Bottines noires, blanchies par cette poussière funèbre, ne veulent pas être nettoyées. Pas encore. Le faire, serait ranger ce moment trop vite, bien trop vite, comme s'il avait été foulé sans véritablement rien secouer. Cela serait faux, s'il est des choses que l'on archive rapidement et avec facilité, ton terminus vital, toi Leila, requiert plus de temps, d'espace.
Tu n'es plus là, mais tu es logée dans un tas de particules sensitives et sonores tellement vives. J'entends ta voix, les conversations que nous avions - souvent, sur les mêmes thèmes - résonnent à répétition dans ma tête. Tu m'avais appris un jour, qu'à mon instar, l'épreuve matérielle qui toucha ta famille te força à retrousser tes manches, jeune, et à bosser pour gagner ta vie. Et que cela changeait tout, ta perception, ta façon de travailler et bien d'autres choses. Dans tes propos, il n'y avait pas de dénigrement, pas d'amertume, mais un constat. Une forme de compréhension, qu'un malheur ne vient jamais seul, et qu'avec lui, il y a une porte prête à s'ouvrir pour alchimiser la force de cette énergie malveillante - dans certains cas, destructrice - et la convertir en quelque chose de plus grand, de plus beau. C'est ça, que toi, Leila, tu faisais. Je t'admirais pour ça. Pour cette simplicité et cette douceur avec lesquelles tu traversais les zones de turbulences et revenais parmi nous, "dans la société", avec ton sourire enfantin et la forme de légèreté qui sied à certaines circonstances. Avec encore de l'amour à donner, des mots à échanger et des silences à observer, ensemble. J'appréciais ta capacité à ne pas laisser le dégoût, l'amertume, les fanges du dégueulasse te prendre aux tripes (là où ma colère continuait par moments à me jouer des tours). Tu me permettais de garder ce feu, qui avait l'habitude de m'animer, un brin allumé. Tu permettais à la flamme, à cette toute petite flamme, à présent chétive et incertaine, de ne pas s'éteindre. Et quand on se revoyait, tu me reconnectais à mes plus beaux accomplissements, à l'essentiel.

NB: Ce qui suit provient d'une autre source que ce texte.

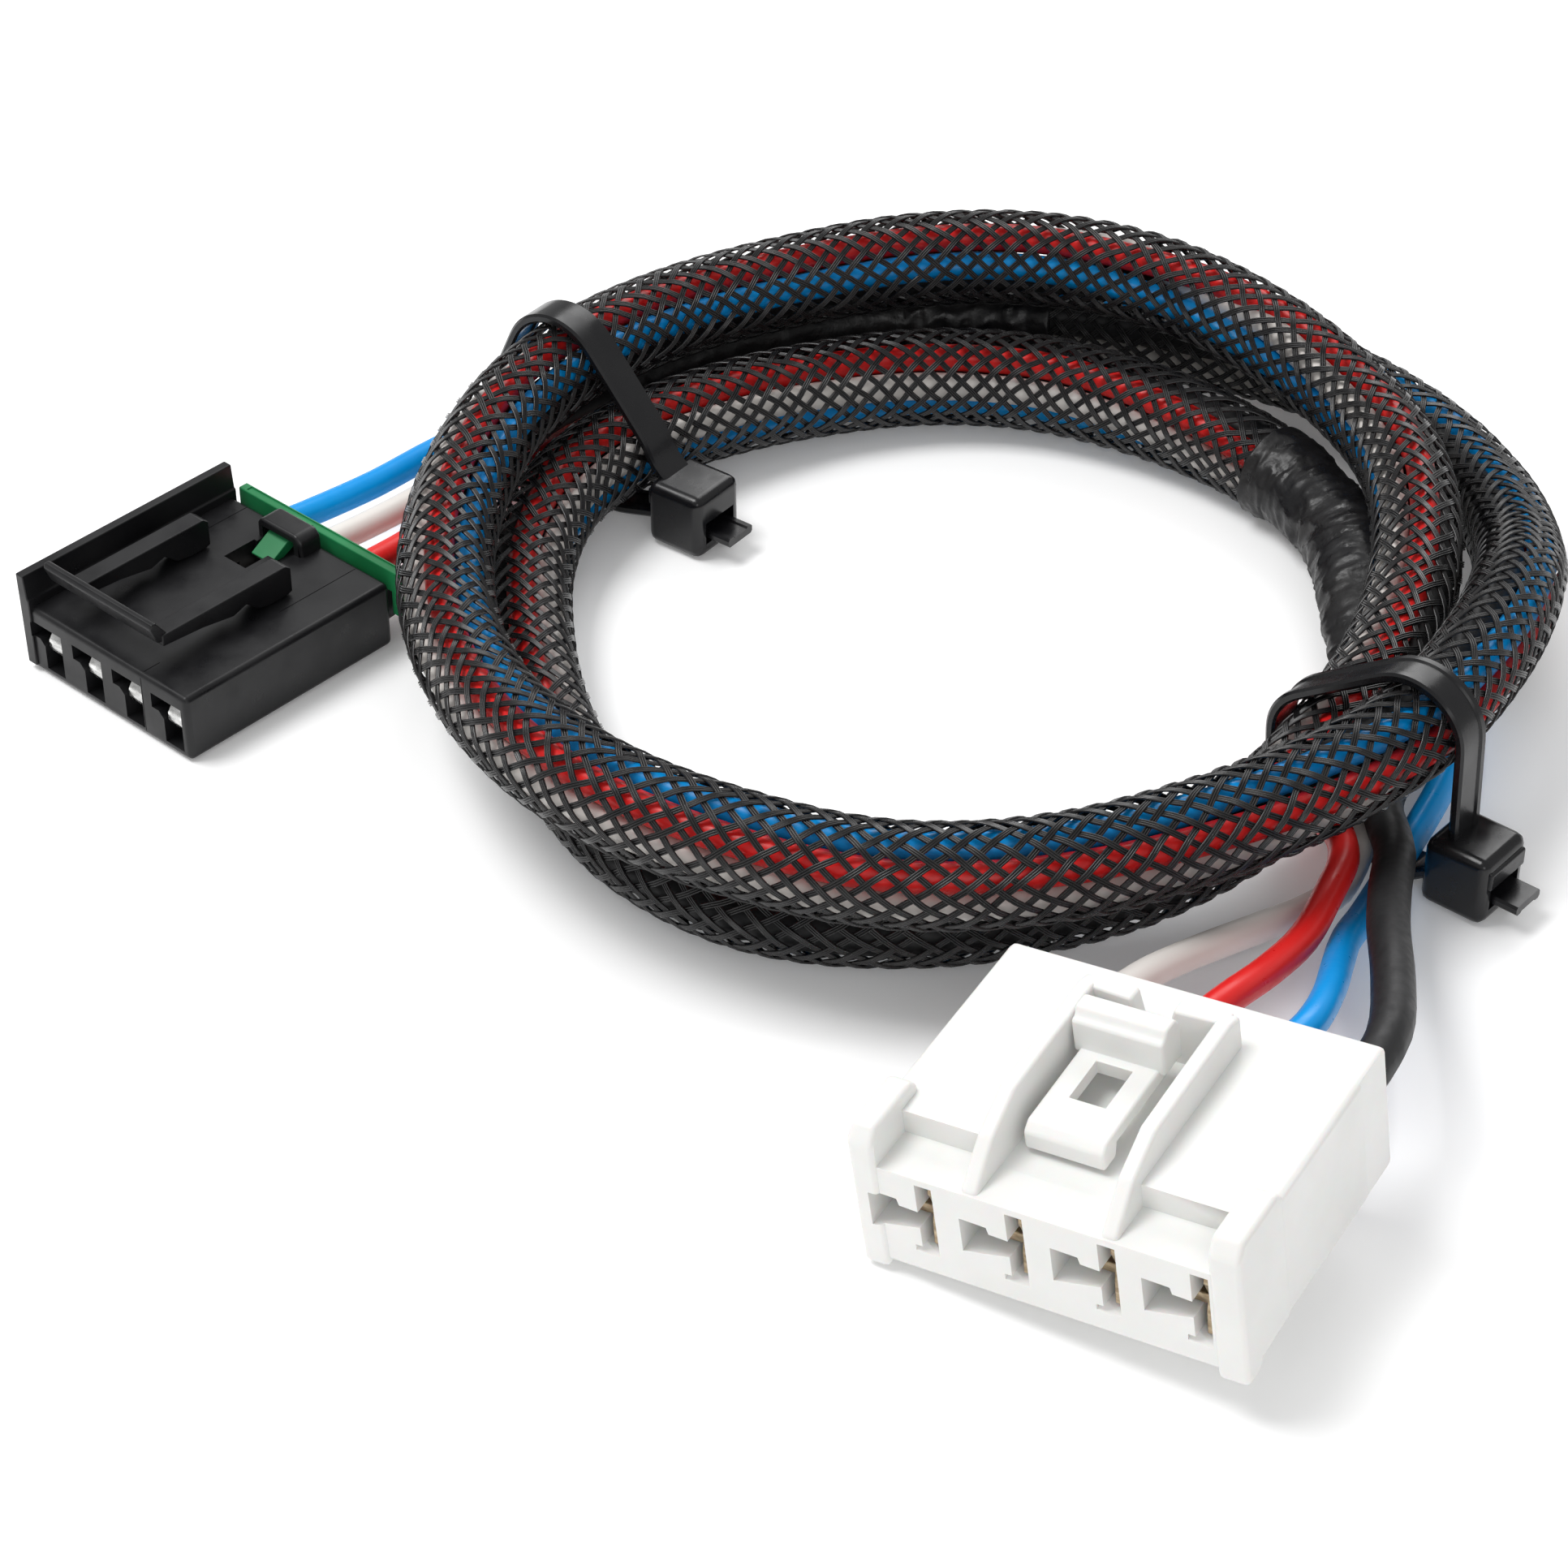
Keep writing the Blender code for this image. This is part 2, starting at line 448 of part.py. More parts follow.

Tu étais comme cette lumière qui traverse ma salle de bain aujourd'hui, alors que mes bottines noires, blanchies par la poussière, restent à l'ombre. Même si le moment n'est pas encore venu pour elles d'être astiquées, elles aperçoivent déjà ce raie de lumière qui inonde le reste de la pièce. Et même si elles restent encore là, sales et immobiles, elles savent - pas tout-à-fait précisément, mais elles le savent - qu'un jour, proche, elles accepteront d'être décrassées. Pour se montrer à la lumière du jour, et reprendre le flambeau de la joute, mitraillant à coup de talons brûlants le parquet de cette forêt, sombre, froide et humide ; dansant corps et âme sur les couplets morbides, et participant à la semence de graines de vie dans les cœurs trop meurtris, dans les consciences éteintes, pour qu'humanité à nouveau essaime.